MATERIAL

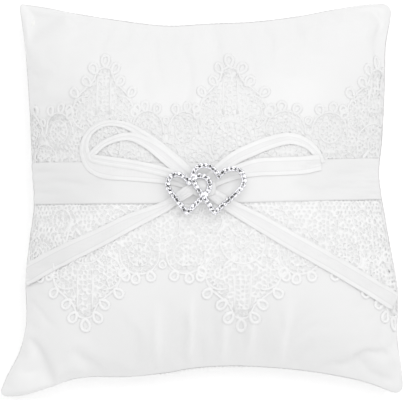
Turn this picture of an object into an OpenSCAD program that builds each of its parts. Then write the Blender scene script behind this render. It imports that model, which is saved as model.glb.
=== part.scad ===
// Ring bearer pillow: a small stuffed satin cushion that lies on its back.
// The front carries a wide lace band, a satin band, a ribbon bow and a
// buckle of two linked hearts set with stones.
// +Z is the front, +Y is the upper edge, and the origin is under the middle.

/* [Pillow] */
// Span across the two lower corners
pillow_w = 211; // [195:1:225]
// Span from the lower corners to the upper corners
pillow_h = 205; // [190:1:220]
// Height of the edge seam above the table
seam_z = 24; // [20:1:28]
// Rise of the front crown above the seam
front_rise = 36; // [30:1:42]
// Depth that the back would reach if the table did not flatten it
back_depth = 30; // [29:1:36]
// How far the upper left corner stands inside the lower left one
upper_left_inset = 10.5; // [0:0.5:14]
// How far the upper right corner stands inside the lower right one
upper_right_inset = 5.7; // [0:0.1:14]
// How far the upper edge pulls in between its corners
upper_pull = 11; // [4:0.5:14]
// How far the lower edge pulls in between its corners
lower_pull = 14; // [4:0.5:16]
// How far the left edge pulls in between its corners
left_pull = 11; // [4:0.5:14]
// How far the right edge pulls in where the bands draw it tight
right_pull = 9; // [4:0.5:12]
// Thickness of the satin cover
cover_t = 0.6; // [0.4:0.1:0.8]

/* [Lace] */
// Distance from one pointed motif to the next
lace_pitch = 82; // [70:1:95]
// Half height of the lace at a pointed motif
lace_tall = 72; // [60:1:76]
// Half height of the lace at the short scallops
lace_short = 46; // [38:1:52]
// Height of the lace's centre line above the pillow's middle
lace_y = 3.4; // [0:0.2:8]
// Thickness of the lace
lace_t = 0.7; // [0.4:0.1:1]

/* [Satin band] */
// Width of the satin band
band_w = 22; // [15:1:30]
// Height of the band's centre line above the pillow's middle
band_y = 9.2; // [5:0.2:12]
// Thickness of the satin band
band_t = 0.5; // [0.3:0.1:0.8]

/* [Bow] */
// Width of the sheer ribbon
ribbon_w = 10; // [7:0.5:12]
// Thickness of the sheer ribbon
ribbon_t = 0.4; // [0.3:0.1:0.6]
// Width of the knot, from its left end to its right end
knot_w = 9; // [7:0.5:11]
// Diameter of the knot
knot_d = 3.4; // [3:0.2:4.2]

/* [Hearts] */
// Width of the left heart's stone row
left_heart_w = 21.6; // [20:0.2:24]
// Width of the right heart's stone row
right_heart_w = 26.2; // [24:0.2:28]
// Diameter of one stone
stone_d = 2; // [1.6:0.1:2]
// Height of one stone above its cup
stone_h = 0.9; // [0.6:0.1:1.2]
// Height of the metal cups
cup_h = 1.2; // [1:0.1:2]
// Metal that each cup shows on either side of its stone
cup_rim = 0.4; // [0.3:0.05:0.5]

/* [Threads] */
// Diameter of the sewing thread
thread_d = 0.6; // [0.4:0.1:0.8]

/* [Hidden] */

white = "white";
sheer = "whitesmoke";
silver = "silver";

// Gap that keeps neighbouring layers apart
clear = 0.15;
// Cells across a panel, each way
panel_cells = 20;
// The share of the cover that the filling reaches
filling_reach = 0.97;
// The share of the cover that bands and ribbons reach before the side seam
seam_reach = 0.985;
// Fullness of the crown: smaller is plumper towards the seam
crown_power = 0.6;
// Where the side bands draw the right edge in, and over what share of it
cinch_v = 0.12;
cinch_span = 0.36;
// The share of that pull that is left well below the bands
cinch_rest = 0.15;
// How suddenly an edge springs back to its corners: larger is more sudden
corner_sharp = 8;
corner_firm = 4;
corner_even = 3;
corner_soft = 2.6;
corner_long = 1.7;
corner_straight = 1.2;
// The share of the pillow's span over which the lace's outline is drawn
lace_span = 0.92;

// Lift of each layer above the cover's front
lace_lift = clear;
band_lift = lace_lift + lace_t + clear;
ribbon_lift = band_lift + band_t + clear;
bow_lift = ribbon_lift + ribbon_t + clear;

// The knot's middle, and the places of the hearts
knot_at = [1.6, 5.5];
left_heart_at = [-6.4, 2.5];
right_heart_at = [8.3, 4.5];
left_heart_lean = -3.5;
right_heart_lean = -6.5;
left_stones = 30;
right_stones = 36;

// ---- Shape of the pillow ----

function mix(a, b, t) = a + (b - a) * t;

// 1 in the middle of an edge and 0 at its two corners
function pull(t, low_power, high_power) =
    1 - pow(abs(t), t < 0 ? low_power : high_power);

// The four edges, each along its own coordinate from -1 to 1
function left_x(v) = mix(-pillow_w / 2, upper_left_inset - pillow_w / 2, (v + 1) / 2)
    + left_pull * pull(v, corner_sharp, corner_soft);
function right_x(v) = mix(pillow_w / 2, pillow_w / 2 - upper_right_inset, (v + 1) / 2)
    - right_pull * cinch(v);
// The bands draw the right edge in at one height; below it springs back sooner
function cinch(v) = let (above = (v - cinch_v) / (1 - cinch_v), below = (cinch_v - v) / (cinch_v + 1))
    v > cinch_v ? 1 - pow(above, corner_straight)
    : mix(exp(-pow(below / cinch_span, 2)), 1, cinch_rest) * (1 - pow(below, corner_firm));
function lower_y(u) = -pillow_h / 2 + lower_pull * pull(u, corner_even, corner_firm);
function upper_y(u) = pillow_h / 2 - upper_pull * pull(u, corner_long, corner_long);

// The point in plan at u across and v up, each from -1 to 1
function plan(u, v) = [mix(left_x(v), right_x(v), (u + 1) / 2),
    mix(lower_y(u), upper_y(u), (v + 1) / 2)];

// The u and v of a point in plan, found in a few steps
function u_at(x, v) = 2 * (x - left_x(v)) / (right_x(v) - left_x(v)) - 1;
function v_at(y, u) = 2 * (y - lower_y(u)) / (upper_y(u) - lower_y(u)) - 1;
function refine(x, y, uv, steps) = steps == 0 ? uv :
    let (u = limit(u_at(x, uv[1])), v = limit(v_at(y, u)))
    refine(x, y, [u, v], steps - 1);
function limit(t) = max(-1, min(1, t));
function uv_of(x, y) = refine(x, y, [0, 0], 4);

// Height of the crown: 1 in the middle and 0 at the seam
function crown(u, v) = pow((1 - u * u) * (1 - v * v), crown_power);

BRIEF
Write out exactly the lines from the start of the material through the line with "cover_t = 0.6; // [0.4:0.1:0.8]". No other output is expected.

OUTPUT FOR THIS TASK
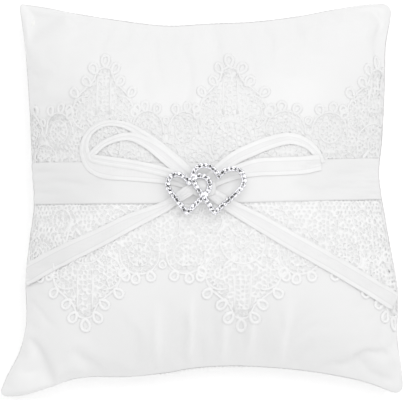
Turn this picture of an object into an OpenSCAD program that builds each of its parts. Then write the Blender scene script behind this render. It imports that model, which is saved as model.glb.
=== part.scad ===
// Ring bearer pillow: a small stuffed satin cushion that lies on its back.
// The front carries a wide lace band, a satin band, a ribbon bow and a
// buckle of two linked hearts set with stones.
// +Z is the front, +Y is the upper edge, and the origin is under the middle.

/* [Pillow] */
// Span across the two lower corners
pillow_w = 211; // [195:1:225]
// Span from the lower corners to the upper corners
pillow_h = 205; // [190:1:220]
// Height of the edge seam above the table
seam_z = 24; // [20:1:28]
// Rise of the front crown above the seam
front_rise = 36; // [30:1:42]
// Depth that the back would reach if the table did not flatten it
back_depth = 30; // [29:1:36]
// How far the upper left corner stands inside the lower left one
upper_left_inset = 10.5; // [0:0.5:14]
// How far the upper right corner stands inside the lower right one
upper_right_inset = 5.7; // [0:0.1:14]
// How far the upper edge pulls in between its corners
upper_pull = 11; // [4:0.5:14]
// How far the lower edge pulls in between its corners
lower_pull = 14; // [4:0.5:16]
// How far the left edge pulls in between its corners
left_pull = 11; // [4:0.5:14]
// How far the right edge pulls in where the bands draw it tight
right_pull = 9; // [4:0.5:12]
// Thickness of the satin cover
cover_t = 0.6; // [0.4:0.1:0.8]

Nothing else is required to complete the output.